### Material supplied
· · · ·

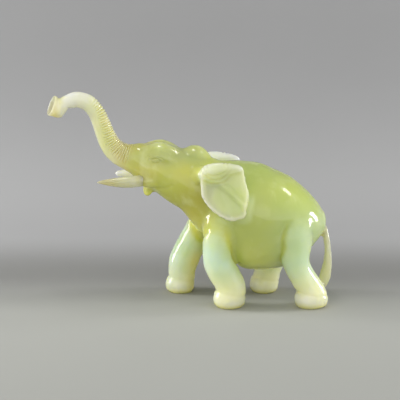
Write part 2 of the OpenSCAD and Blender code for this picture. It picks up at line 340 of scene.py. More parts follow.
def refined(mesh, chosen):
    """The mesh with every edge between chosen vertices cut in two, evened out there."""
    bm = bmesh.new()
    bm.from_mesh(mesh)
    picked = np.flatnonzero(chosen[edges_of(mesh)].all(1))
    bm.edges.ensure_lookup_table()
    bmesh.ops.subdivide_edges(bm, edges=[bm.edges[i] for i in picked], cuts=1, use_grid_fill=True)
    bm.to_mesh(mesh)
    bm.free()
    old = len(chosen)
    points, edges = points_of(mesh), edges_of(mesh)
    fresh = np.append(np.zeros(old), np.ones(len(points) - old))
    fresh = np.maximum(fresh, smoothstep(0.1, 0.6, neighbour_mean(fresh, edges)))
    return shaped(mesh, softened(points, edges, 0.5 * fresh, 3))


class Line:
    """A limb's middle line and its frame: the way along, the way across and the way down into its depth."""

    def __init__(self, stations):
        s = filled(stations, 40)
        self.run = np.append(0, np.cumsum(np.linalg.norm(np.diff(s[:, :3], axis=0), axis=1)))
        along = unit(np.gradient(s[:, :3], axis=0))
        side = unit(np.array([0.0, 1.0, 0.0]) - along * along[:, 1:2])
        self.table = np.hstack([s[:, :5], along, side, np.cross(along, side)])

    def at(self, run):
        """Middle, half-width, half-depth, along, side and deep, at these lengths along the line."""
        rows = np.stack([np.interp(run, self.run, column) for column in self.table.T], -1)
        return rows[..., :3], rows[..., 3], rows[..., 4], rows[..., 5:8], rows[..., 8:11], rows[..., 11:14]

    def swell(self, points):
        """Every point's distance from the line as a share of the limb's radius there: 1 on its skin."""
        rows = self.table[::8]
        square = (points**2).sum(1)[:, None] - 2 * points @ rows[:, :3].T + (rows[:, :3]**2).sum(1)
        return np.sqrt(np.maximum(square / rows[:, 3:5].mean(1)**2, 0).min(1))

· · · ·

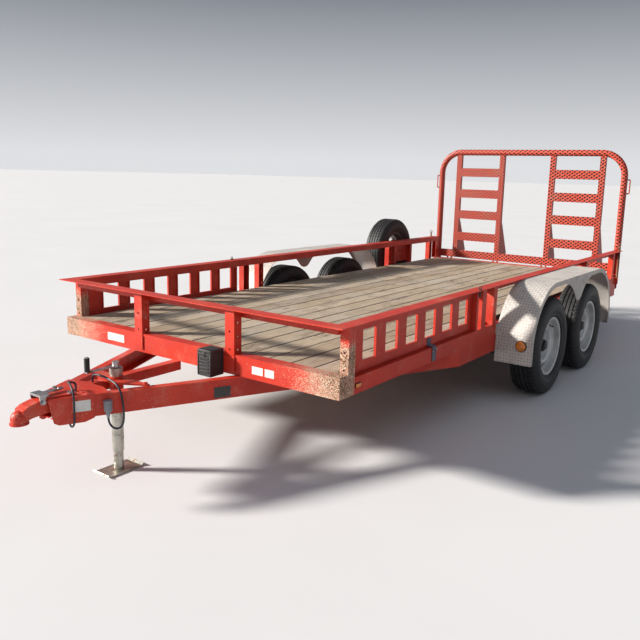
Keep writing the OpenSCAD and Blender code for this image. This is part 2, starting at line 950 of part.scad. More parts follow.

· · · ·

Reply with the number of lines in the material above that contain "Blender", and nothing more.

2